Despite constant police harassment and round-the-clock surveillance – and a near-fatal beating – in his native China, Ai Weiwei has been able to fly out of the country to attend the opening of his astonishing exhibition "So Sorry" at Munich's Haus der Kunst in 2009, all the while tweeting and blogging. Up until April of 2011, that is, when Chinese police arrested him on various Orwellian charges and detained him until June, after which he was more or less muzzled from speaking openly about his situation online. Since then, his Beijing studio has been demolished by the State. Artist: 1, State: 1 (with plenty of egregious fouls).

We spoke to Alison Klayman about her lively and important new documentary, the power of art over State (and vice versa), and why Americans should pay close attention to Ai Weiwei's Sisyphean struggles.

Austin Chronicle: You had complete access to Ai Weiwei over the period of a couple of years. How on earth did you manage that, in the PRC, no less?

Alison Klayman: I went to China in 2006, and in 2008 my roommate at the time was curating an exhibition of his photographs. They were photos from the 1980s, when Ai Weiwei was living in New York City, so it was a really accessible way for me to be introduced to his work. Not long after that, the gallery offered me a chance to make a short video of Ai Weiwei to play during the exhibition, and the next thing you know, there I am following Ai Weiwei around with my camera. That's really how our relationship began.

AC: In light of the ever-present surveillance and harassment of Ai Weiwei, did you yourself ever feel threatened or endangered while filming the artist?

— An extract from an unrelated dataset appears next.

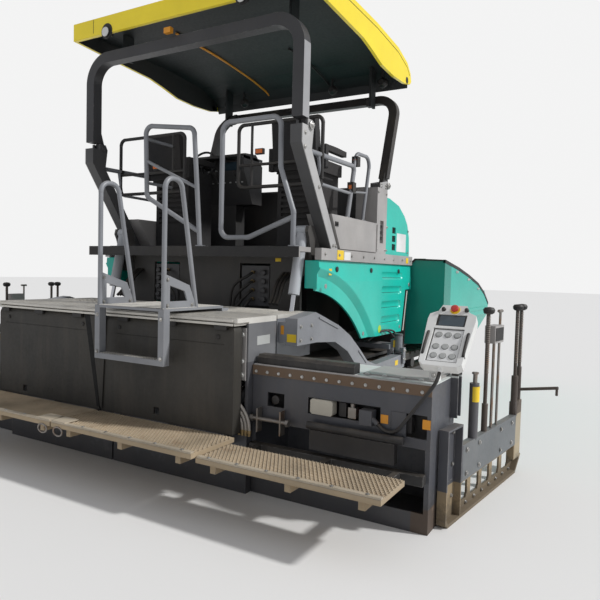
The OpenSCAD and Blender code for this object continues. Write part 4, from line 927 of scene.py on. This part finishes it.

AK: I was always vigilant for signs of whether the authorities knew about my project or whether they cared about it. The reality, however, was that [Ai Weiwei and I] were taking different risks. Ai Weiwei and the people who work for him were putting themselves in more potentially dangerous situations than I, as a foreign journalist, would be in. I wouldn't say I was ever in fear for my safety.

AC: One of the great, subversive things about Ai Weiwei is his masterful use of the Internet to circumvent the "official" state story with regard to his art and his life. Never Sorry also strikes me as a cautionary tale for the rest of us, since, obviously, the surveillance state has arrived here in the West without causing much of a hue and cry from the citizenry ...

AK: Absolutely! The reason the film resonated as it does and is so vital at this moment in time is not just because it helps people get a somewhat more clear-eyed vision of China, but also because it shows a concerned, committed, and courageous citizen pushing to uphold all of these values that, frankly, are under threat all around the world, not just in China.

If I was making a movie about someone doing this sort of work in the U.S. – you know, sort of holding the government to task if not up to outright ridicule – I think the U.S. government is definitely something you don't want to tangle with. There's a lot of things that we, as citizens of the U.S., need to remind ourselves of. The message of the movie isn't, "Aren't you glad you live in America where everything's fine and dandy." The message is that, you know, sometimes you have to take risks in order to do what's important.


Ai Weiwei: Never Sorry opens in Austin Friday, Aug. 10.